Yine Turk-Is tarafindan her yil duzenli olarak yapilan arastirmanin 2012 sonuclarina gore 4 kisilik bir ailenin saglikli, dengeli ve yeterli beslenebilmesi icin yapmasi gereken gida harcamasi (aclik siniri) 958.01 lira. Gida harcamasi ile birlikte giyim, konut (kira, elektrik, su, yakit), ulasim, egitim, saglik ve benzeri ihtiyaclar icin yapilmasi zorunlu diger harcamalarin toplam tutari (yoksulluk siniri) ise 3120.55 lira olarak hesaplanmistir. Yani bu demek oluyor ki TUIK tarafindan 898 lira aylik geliri olan bir aile, 3210 liraya ihtiyac duydugu bir ulkede yasam mucadelesi veriyor. Asgari ucretin bugun itibariyle brut 940.50 lira net 740 lira oldugu ulkemizin basbakaninin memur zammi vesilesiyle tehdit ettigi Yunanistan'da asgari ucret 684 euro. Hep soylemisimdir zaten Turkiye'de hayatta kalmanin doktora konusu olmasi gerektigini. Ayrica bu alni opulesi insanlarin nasil olupta hala hayatta kalabildiklerini anlamak gercekten guc.

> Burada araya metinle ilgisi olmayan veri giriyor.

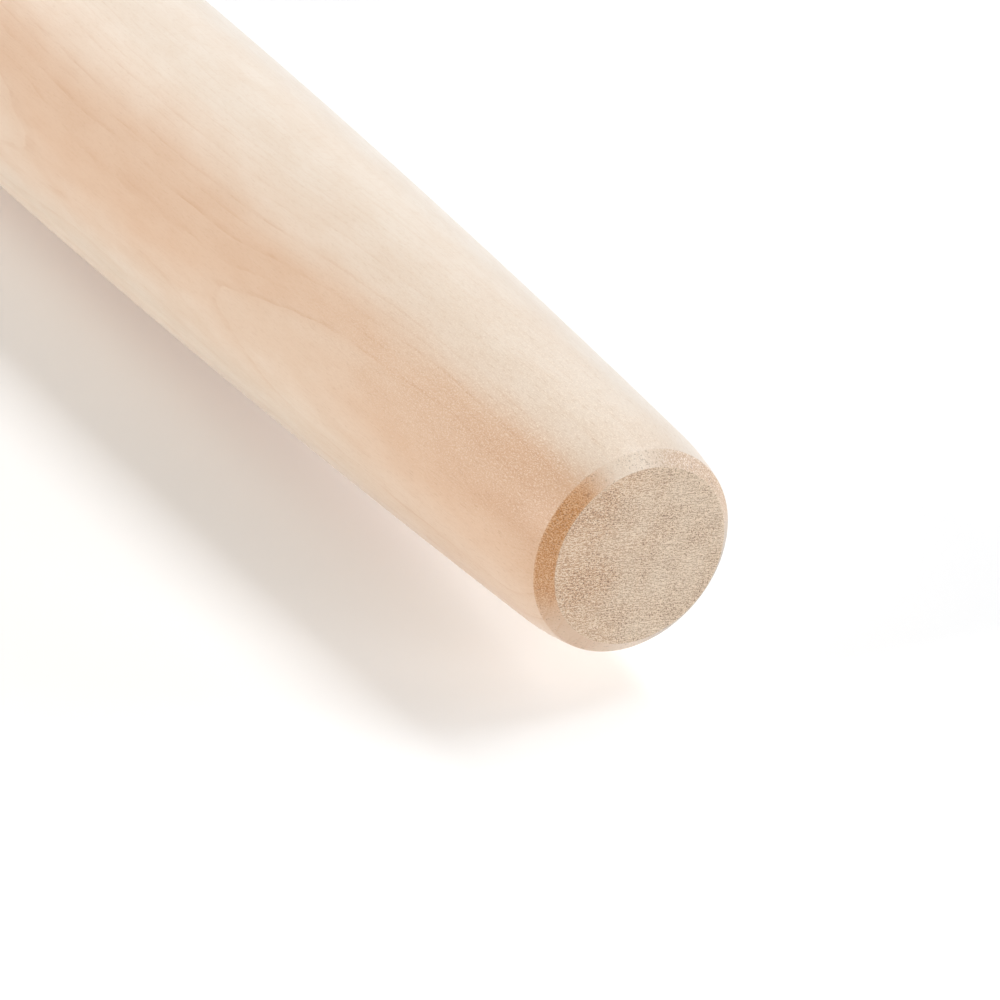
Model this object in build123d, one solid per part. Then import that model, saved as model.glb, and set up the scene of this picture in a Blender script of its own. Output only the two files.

Bana gore anlamasi ziyadesiyle guc ama, gonlu zengin anadolu insani hala halinden memnun, hala %62'si mutlu ve 3 secimdir ayni partiyi iktidar yapiyor. Yani aslinda demek istedikleri acliktan surunsek de, omur boyu tatil yuzu gormesek de, hayatimizda bir restorana gidip yemek yemesek de, bir sinemaya gidip elimizde misir film izlemesek de, deniz gormeden Istanbul'da yasasak da, baskasindan alinamayan vergilerden belimizi dogrultamasak da, dunyanin en pahali benzinlerinden birini kullansak da, elektrik-su-dogalgaz-yeme icme fiyatlari cifter haneli buyurken pinpon topu ve dinamit lokumuyla hesaplanan enflasyon tek hanede olsa da biz halimize sukrediyoruz beterin beteri var.

Derdim sukur etmek degil elbette. Elhamdulillah bir musluman olarak bende sukrediyorum sahip olduklarima. Ama sukur sorgulamaya engel degil ki. Sukur bilinclenmeye de engel degil. Sukur goz gore gore ayni hatayi yapmayi hakli cikarmiyor. Sukur hatalarindan ders almaya da engel degil. Bir gun bu sanal ekonomi balonu patlayacak ve o gun geldiginde dilegim odur ki hamdolsun kriz bizi teget gecti dedigimiz icin pisman olmayiz.